# [SOURCE DATA]

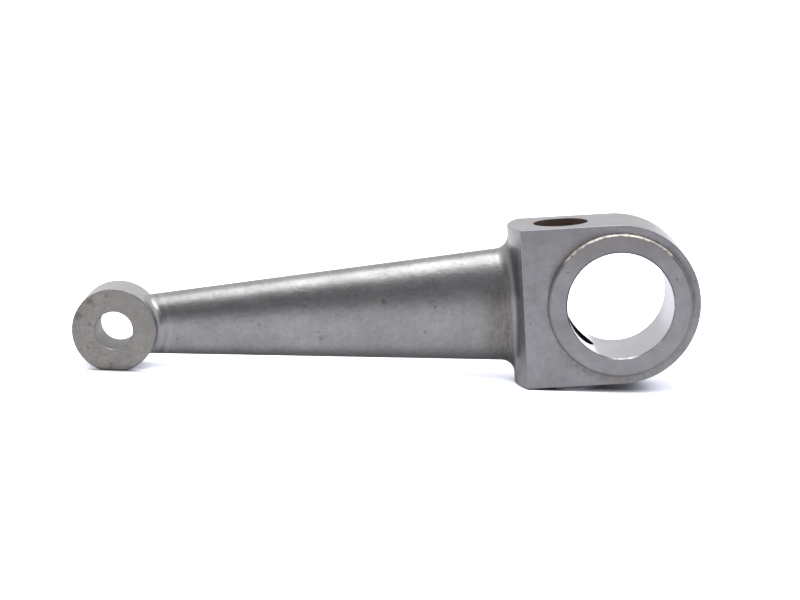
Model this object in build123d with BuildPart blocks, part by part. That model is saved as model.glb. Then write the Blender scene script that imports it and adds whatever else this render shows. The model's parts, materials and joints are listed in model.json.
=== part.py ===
from build123d import *
from math import asin, atan2, cos, degrees, hypot, sin, sqrt
import os

# Cross shaft lever, forged and machined in one piece. Sizes are in millimetres.
# The origin is the centre of the shaft bore, +Y runs along the bore and +Z is up.
# The lever lies as it comes to rest: on the flat of its eye and the head's lower corner.

# Head: round at the free end, bulged in plan at the end that carries the arm
head_height = 38.4
head_thickness = 20.4
head_reach = 22.9
head_bulge = 2.8
head_edge_radius = 0.25

# Shaft bore, and the raised ring round it on each side of the head
shaft_bore_diameter = 25.4
shaft_bore_chamfer = 0.3
ring_diameter = 34.4
ring_height = 1.4
ring_edge_radius = 0.6

# Lock pin hole, down through the head and half into the shaft bore
pin_hole_diameter = 13.1
pin_hole_offset = 12.8
pin_hole_chamfer = 0.15

# Eye at the small end, with a ground flat that it rests on
centre_distance = 121.4
eye_diameter = 20.3
eye_thickness = 12.6
eye_bore_diameter = 9.1
eye_bore_chamfer = 0.15
eye_edge_radius = 0.3
eye_flat_depth = 0.4

# Arm: an oval that tapers from the head to the eye
arm_height_at_head = 27.9
arm_height_at_eye = 13.3
arm_width_at_head = 11.5
arm_width_at_eye = 7.8
blend_radius = 3.2
blend_clearance = 0.1

# Distances along the lever are measured from the bore towards the eye
head_end = head_reach + head_bulge
hub_width = head_thickness + 2 * ring_height
arm_root = head_reach - blend_radius
arm_tip = centre_distance - eye_bore_diameter / 2
arm_length = centre_distance - head_end

# Attitude at rest: the floor touches the eye's flat and the head's rounded lower corner
eye_flat_reach = eye_diameter / 2 - eye_flat_depth
corner_run = arm_length + head_edge_radius
corner_drop = head_height / 2 - head_edge_radius
corner_distance = hypot(corner_run, corner_drop)
corner_lift = asin((eye_flat_reach - head_edge_radius) / corner_distance)
rest_lean = atan2(corner_drop, corner_run) - corner_lift

# Working planes of the leaning lever, with local x from the bore towards the eye
outward = Vector(-cos(rest_lean), 0, -sin(rest_lean))
upward = Vector(-sin(rest_lean), 0, cos(rest_lean))
side_view = Plane(origin=(0, 0, 0), x_dir=outward, z_dir=(0, 1, 0))
top_view = Plane(origin=(0, 0, 0), x_dir=outward, z_dir=upward)


def arm_size(at_head, at_eye, distance):
    """Size across the arm's oval at a distance from the bore, as it tapers evenly."""
    return at_head + (at_eye - at_head) * (distance - head_end) / arm_length


def half_width(distance):
    """Half the width of the arm's oval at a distance from the bore."""
    return arm_size(arm_width_at_head, arm_width_at_eye, distance) / 2


def half_height(distance):
    """Half the height of the arm's oval at a distance from the bore."""
    return arm_size(arm_height_at_head, arm_height_at_eye, distance) / 2


def arm_section(distance):
    """Plane across the arm at a distance from the bore."""
    return Plane(origin=outward * distance, x_dir=(0, 1, 0), z_dir=-outward)


# The blend at the eye ends on the eye's round side, just clear of its rounded rim,
# and is no larger than the tightest curve of the arm's oval
eye_joint = centre_distance - sqrt(eye_diameter**2 - arm_height_at_eye**2) / 2
eye_side_room = eye_thickness / 2 - half_width(eye_joint) - eye_edge_radius
oval_end_radius = half_width(eye_joint) ** 2 / half_height(eye_joint)
eye_blend_radius = min(blend_radius, eye_side_room - blend_clearance, oval_end_radius)

with BuildPart() as head:
    # Side outline, trimmed to the bulged outline from above
    with BuildSketch(side_view):
        Circle(head_height / 2)
        Rectangle(head_end, head_height, align=(Align.MIN, Align.CENTER))
    extrude(amount=head_thickness / 2, both=True)
    with BuildSketch(top_view):
        with BuildLine():
            front_corner = (head_reach, head_thickness / 2)
            back_corner = (head_reach, -head_thickness / 2)
            ThreePointArc(front_corner, (head_end, 0), back_corner)
            Polyline(
                back_corner,
                (-head_height, -head_thickness / 2),
                (-head_height, head_thickness / 2),
                front_corner,
            )
        make_face()
    extrude(amount=head_height, both=True, mode=Mode.INTERSECT)
    fillet(head.edges(), radius=head_edge_radius)

with BuildPart() as eye:
    # A round with a chord that lies level on the floor
    with BuildSketch(side_view):
        with Locations((centre_distance, 0)):
            Circle(eye_diameter / 2)
        floor_point = (
            centre_distance + eye_flat_reach * sin(rest_lean),
            -eye_flat_reach * cos(rest_lean),
            0,
        )
        with Locations(Location(floor_point, degrees(rest_lean))):
            Rectangle(
                eye_diameter, eye_diameter, align=(Align.CENTER, Align.MAX), mode=Mode.SUBTRACT
            )
    extrude(amount=eye_thickness / 2, both=True)
    rims = eye.edges().group_by(Axis.Y)[0] + eye.edges().group_by(Axis.Y)[-1]
    fillet(rims, radius=eye_edge_radius)

with BuildPart() as lever:
    add(head.part)
    add(eye.part)

    # Arm, blended into the head and the eye
    with BuildSketch(arm_section(arm_root)):
        Ellipse(half_width(arm_root), half_height(arm_root))
    with BuildSketch(arm_section(arm_tip)):
        Ellipse(half_width(arm_tip), half_height(arm_tip))
    loft(ruled=True)
    joints = lever.edges(Select.NEW).sort_by(Axis.X)
    fillet(joints[-1], radius=blend_radius)
    fillet(joints[0], radius=eye_blend_radius)

    # Raised rings, one on each side of the head
    with BuildSketch(side_view):
        Circle(ring_diameter / 2)
    extrude(amount=hub_width / 2, both=True)
    ring_rims = lever.edges().filter_by(GeomType.CIRCLE).group_by(Axis.Y)
    fillet(ring_rims[0] + ring_rims[-1], radius=ring_edge_radius)

    # Shaft bore
    with Locations(side_view):
        Hole(shaft_bore_diameter / 2)
    chamfer(lever.edges(Select.LAST).filter_by(GeomType.CIRCLE), length=shaft_bore_chamfer)

    # Eye bore
    with Locations(side_view):
        with Locations((centre_distance, 0)):
            Hole(eye_bore_diameter / 2)
    chamfer(lever.edges(Select.LAST).filter_by(GeomType.CIRCLE), length=eye_bore_chamfer)

    # Lock pin hole
    with Locations(top_view):
        with Locations((pin_hole_offset, 0)):
            Hole(pin_hole_diameter / 2)
    chamfer(lever.edges(Select.LAST).filter_by(GeomType.CIRCLE), length=pin_hole_chamfer)

os.makedirs("parts", exist_ok=True)
lever.part.label = "lever"
export_step(lever.part, "parts/lever.step")
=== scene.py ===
from collections import namedtuple
import json
from math import cos, pi, radians, sin

import bpy
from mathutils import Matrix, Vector


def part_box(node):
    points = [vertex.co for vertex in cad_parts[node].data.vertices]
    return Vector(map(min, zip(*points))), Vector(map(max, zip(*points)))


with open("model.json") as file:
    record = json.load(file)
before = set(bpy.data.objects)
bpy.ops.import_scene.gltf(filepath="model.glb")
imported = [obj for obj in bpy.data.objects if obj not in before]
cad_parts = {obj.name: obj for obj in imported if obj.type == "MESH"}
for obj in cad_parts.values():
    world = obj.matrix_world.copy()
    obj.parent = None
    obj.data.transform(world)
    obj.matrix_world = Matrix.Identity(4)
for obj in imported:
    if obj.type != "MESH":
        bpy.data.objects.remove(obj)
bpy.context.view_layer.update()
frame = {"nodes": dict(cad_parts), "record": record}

# Bare steel cross shaft lever on a white sweep. The scene is in metres. The lever's own
# sizes, which place its finishes, are in millimetres as in the CAD, and come from the
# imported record's mounts where those hold them.
MM = 0.001
lever = frame["nodes"]["lever"]
floor_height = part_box("lever")[0].z
mounts = {mount["name"]: mount for mount in frame["record"]["mounts"]}
eye_centre = Vector(mounts["eye_bore"]["pos_m"]) / MM
pin_centre = Vector(mounts["lock_pin_hole"]["pos_m"]) / MM

# Directions of the leaning lever: along its bores, from the shaft bore to the eye, and up
sideways = Vector((0, 1, 0))
outward = eye_centre.normalized()
upward = sideways.cross(outward)

# Head, with its shaft bore, raised rings and pin hole
head_height = 38.4
head_end = 25.7
face_side = 10.2
bore_radius = mounts["shaft_bore"]["dims"]["r_mm"]
bore_chamfer = 0.3
ring_radius = 17.2
ring_edge_radius = 0.6
ring_side = abs(mounts["hub_front_face"]["pos_m"][1]) / MM
pin_offset = pin_centre.length
pin_radius = mounts["lock_pin_hole"]["dims"]["r_mm"]

# Eye and arm
eye_offset = eye_centre.length
eye_radius = 10.15
eye_side = 6.3
eye_bore_radius = mounts["eye_bore"]["dims"]["r_mm"]
arm_half_height_at_head = 13.95
arm_half_height_at_eye = 6.65

# Spots that the photograph shows on the front: distance out, height and radius
brown_spots = [
    (126.5, 7.2, 1.2), (129.7, 4.2, 1.0), (127.3, 1.9, 0.8), (127.9, -3.9, 0.55),
    (122.6, -8.3, 0.75), (122.3, 8.7, 0.6), (56.3, 3.1, 0.8),
    (-13.5, 5.7, 0.3), (-17.9, 4.7, 0.4), (12.2, 8.7, 0.35),
]
arm_dents = [
    (43.9, 1.3, 0.5), (46.8, -4.9, 0.45), (71.9, -5.2, 0.75), (72.3, -3.5, 0.6),
    (75.0, 3.3, 0.45), (83.2, -7.4, 0.5), (86.6, -1.0, 0.5), (106.5, -3.5, 0.45),
]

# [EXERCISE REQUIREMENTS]
Within the material above, extract exactly the lines that start at the line containing "before = set(bpy.data.objects)" and stop after the line containing "# sizes, which", and only those.

# [PROBLEM SOLUTION]
before = set(bpy.data.objects)
bpy.ops.import_scene.gltf(filepath="model.glb")
imported = [obj for obj in bpy.data.objects if obj not in before]
cad_parts = {obj.name: obj for obj in imported if obj.type == "MESH"}
for obj in cad_parts.values():
    world = obj.matrix_world.copy()
    obj.parent = None
    obj.data.transform(world)
    obj.matrix_world = Matrix.Identity(4)
for obj in imported:
    if obj.type != "MESH":
        bpy.data.objects.remove(obj)
bpy.context.view_layer.update()
frame = {"nodes": dict(cad_parts), "record": record}

# Bare steel cross shaft lever on a white sweep. The scene is in metres. The lever's own
# sizes, which place its finishes, are in millimetres as in the CAD, and come from the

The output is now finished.